Determine the number of lines holding the word "from"; answer with that number only.
......
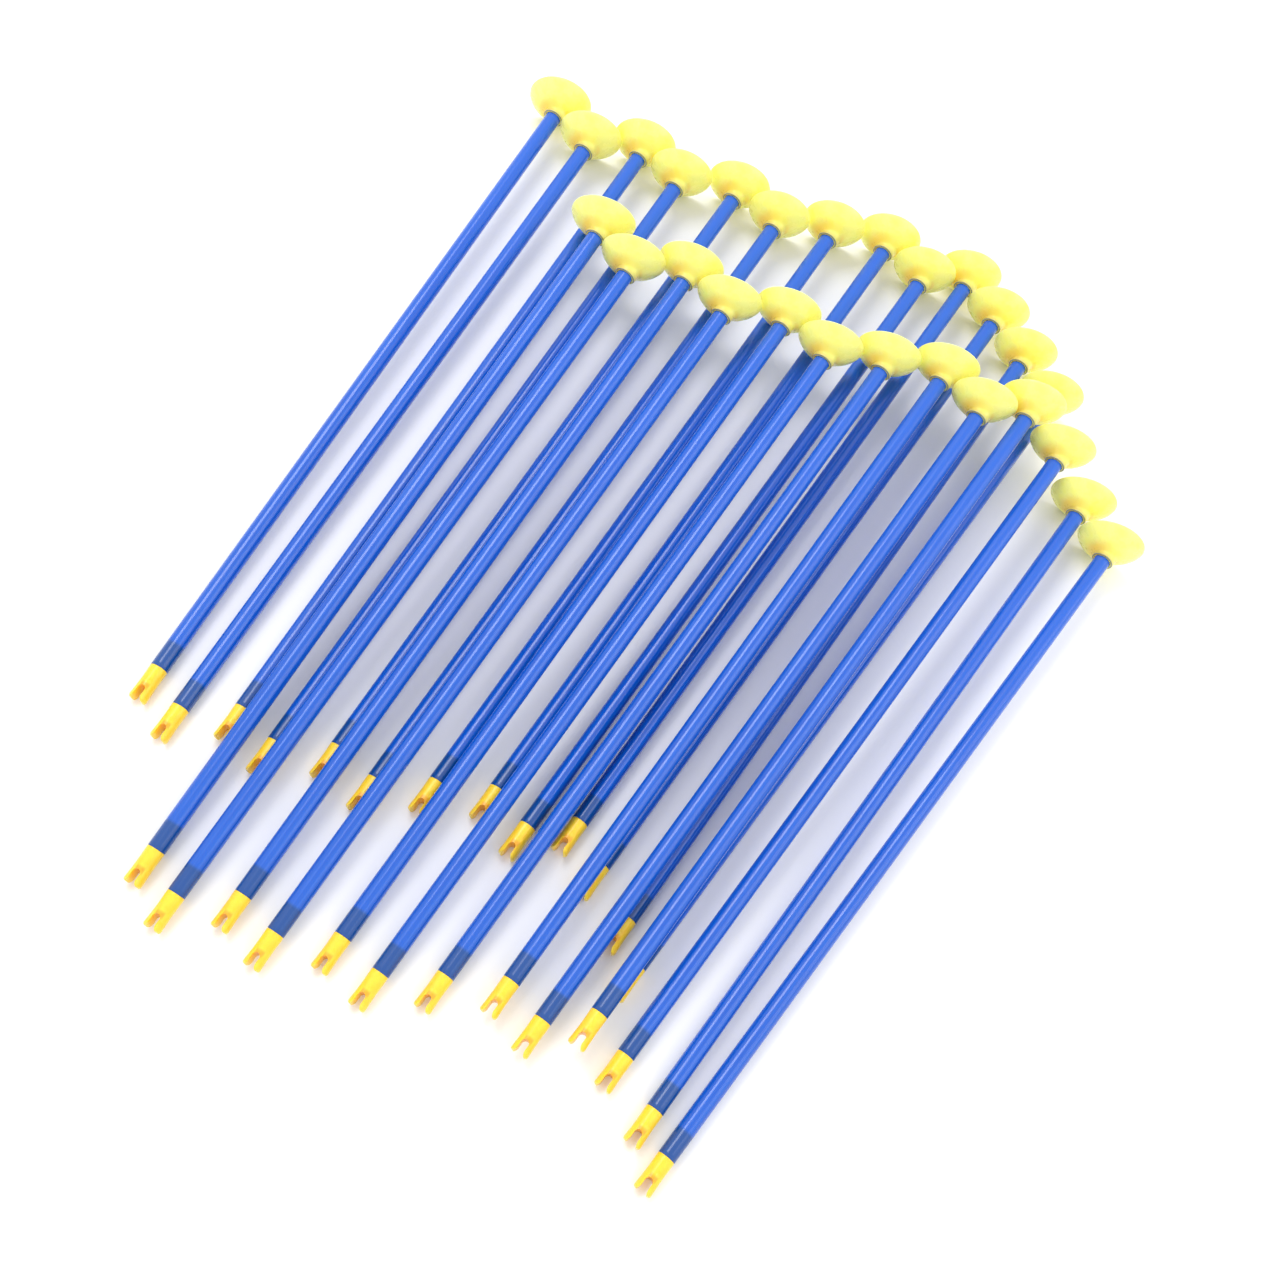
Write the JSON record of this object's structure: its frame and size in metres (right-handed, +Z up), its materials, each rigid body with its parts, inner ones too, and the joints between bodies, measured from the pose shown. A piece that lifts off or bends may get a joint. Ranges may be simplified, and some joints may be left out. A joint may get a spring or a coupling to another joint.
{
  "type": "suction cup arrow bundle",
  "caption": "Bundle of toy suction-cup arrows in two overlapping fans: thin blue tubes with yellow rubbery cups at the head and slotted gold nocks at the tail.",
  "frame": {"origin": "bottom centre of the whole bundle, on the floor that it lies on", "axes": "+Z up; +Y the way the arrows point, from their nocks towards their suction cups; +X to the right seen from the nock end, across the fans"},
  "size_m": [0.39, 0.5054, 0.0524],
  "materials": {
    "tube_blue": "glossy, translucent royal blue",
    "cup_lemon": "smooth translucent lemon yellow soft vinyl",
    "nock_gold": "semi-gloss golden yellow moulding"
  },
  "bodies": {
    "lower_fan": {"lower_03_shaft": "tube_blue", "lower_04_shaft": "tube_blue", "lower_05_shaft": "tube_blue", "lower_06_shaft": "tube_blue", "lower_07_shaft": "tube_blue", "lower_08_shaft": "tube_blue", "lower_09_shaft": "tube_blue", "lower_10_shaft": "tube_blue", "lower_11_shaft": "tube_blue", "lower_12_shaft": "tube_blue", "lower_13_shaft": "tube_blue", "lower_suction_cups": "cup_lemon", "lower_nocks": "nock_gold"},
    "lower_arrow_01": {"lower_01_shaft": "tube_blue", "lower_01_suction_cup": "cup_lemon", "lower_01_nock": "nock_gold"},
    "lower_arrow_02": {"lower_02_shaft": "tube_blue", "lower_02_suction_cup": "cup_lemon", "lower_02_nock": "nock_gold"},
    "upper_arrow_01": {"upper_01_shaft": "tube_blue", "upper_01_suction_cup": "cup_lemon", "upper_01_nock": "nock_gold"},
    "upper_arrow_02": {"upper_02_shaft": "tube_blue", "upper_02_suction_cup": "cup_lemon", "upper_02_nock": "nock_gold"},
    "upper_arrow_03": {"upper_03_shaft": "tube_blue", "upper_03_suction_cup": "cup_lemon", "upper_03_nock": "nock_gold"},
    "upper_arrow_04": {"upper_04_shaft": "tube_blue", "upper_04_suction_cup": "cup_lemon", "upper_04_nock": "nock_gold"},
    "upper_arrow_05": {"upper_05_shaft": "tube_blue", "upper_05_suction_cup": "cup_lemon", "upper_05_nock": "nock_gold"},
    "upper_arrow_06": {"upper_06_shaft": "tube_blue", "upper_06_suction_cup": "cup_lemon", "upper_06_nock": "nock_gold"},
    "upper_arrow_07": {"upper_07_shaft": "tube_blue", "upper_07_suction_cup": "cup_lemon", "upper_07_nock": "nock_gold"},
    "upper_arrow_08": {"upper_08_shaft": "tube_blue", "upper_08_suction_cup": "cup_lemon", "upper_08_nock": "nock_gold"},
    "upper_arrow_09": {"upper_09_shaft": "tube_blue", "upper_09_suction_cup": "cup_lemon", "upper_09_nock": "nock_gold"},
    "upper_arrow_10": {"upper_10_shaft": "tube_blue", "upper_10_suction_cup": "cup_lemon", "upper_10_nock": "nock_gold"},
    "upper_arrow_11": {"upper_11_shaft": "tube_blue", "upper_11_suction_cup": "cup_lemon", "upper_11_nock": "nock_gold"},
    "upper_arrow_12": {"upper_12_shaft": "tube_blue", "upper_12_suction_cup": "cup_lemon", "upper_12_nock": "nock_gold"},
    "upper_arrow_13": {"upper_13_shaft": "tube_blue", "upper_13_suction_cup": "cup_lemon", "upper_13_nock": "nock_gold"}
  },
  "joints": [
    {"name": "lower_lift_01", "type": "slide", "parent": "lower_fan", "child": "lower_arrow_01", "axis": [0, 0, 1], "range_m": [0, 0.08]},
    {"name": "lower_lift_02", "type": "slide", "parent": "lower_fan", "child": "lower_arrow_02", "axis": [0, 0, 1], "range_m": [0, 0.08]},
    {"name": "upper_lift_01", "type": "slide", "parent": "lower_fan", "child": "upper_arrow_01", "axis": [0, 0, 1], "range_m": [0, 0.08]},
    {"name": "upper_lift_02", "type": "slide", "parent": "lower_fan", "child": "upper_arrow_02", "axis": [0, 0, 1], "range_m": [0, 0.08]},
    {"name": "upper_lift_03", "type": "slide", "parent": "lower_fan", "child": "upper_arrow_03", "axis": [0, 0, 1], "range_m": [0, 0.08]},
    {"name": "upper_lift_04", "type": "slide", "parent": "lower_fan", "child": "upper_arrow_04", "axis": [0, 0, 1], "range_m": [0, 0.08]},
    {"name": "upper_lift_05", "type": "slide", "parent": "lower_fan", "child": "upper_arrow_05", "axis": [0, 0, 1], "range_m": [0, 0.08]},
    {"name": "upper_lift_06", "type": "slide", "parent": "lower_fan", "child": "upper_arrow_06", "axis": [0, 0, 1], "range_m": [0, 0.08]},
    {"name": "upper_lift_07", "type": "slide", "parent": "lower_fan", "child": "upper_arrow_07", "axis": [0, 0, 1], "range_m": [0, 0.08]},
    {"name": "upper_lift_08", "type": "slide", "parent": "lower_fan", "child": "upper_arrow_08", "axis": [0, 0, 1], "range_m": [0, 0.08]},
    {"name": "upper_lift_09", "type": "slide", "parent": "lower_fan", "child": "upper_arrow_09", "axis": [0, 0, 1], "range_m": [0, 0.08]},
    {"name": "upper_lift_10", "type": "slide", "parent": "lower_fan", "child": "upper_arrow_10", "axis": [0, 0, 1], "range_m": [0, 0.08]},
    {"name": "upper_lift_11", "type": "slide", "parent": "lower_fan", "child": "upper_arrow_11", "axis": [0, 0, 1], "range_m": [0, 0.08]},
    {"name": "upper_lift_12", "type": "slide", "parent": "lower_fan", "child": "upper_arrow_12", "axis": [0, 0, 1], "range_m": [0, 0.08]},
    {"name": "upper_lift_13", "type": "slide", "parent": "lower_fan", "child": "upper_arrow_13", "axis": [0, 0, 1], "range_m": [0, 0.08]}
  ]
}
......
**Full answer**
2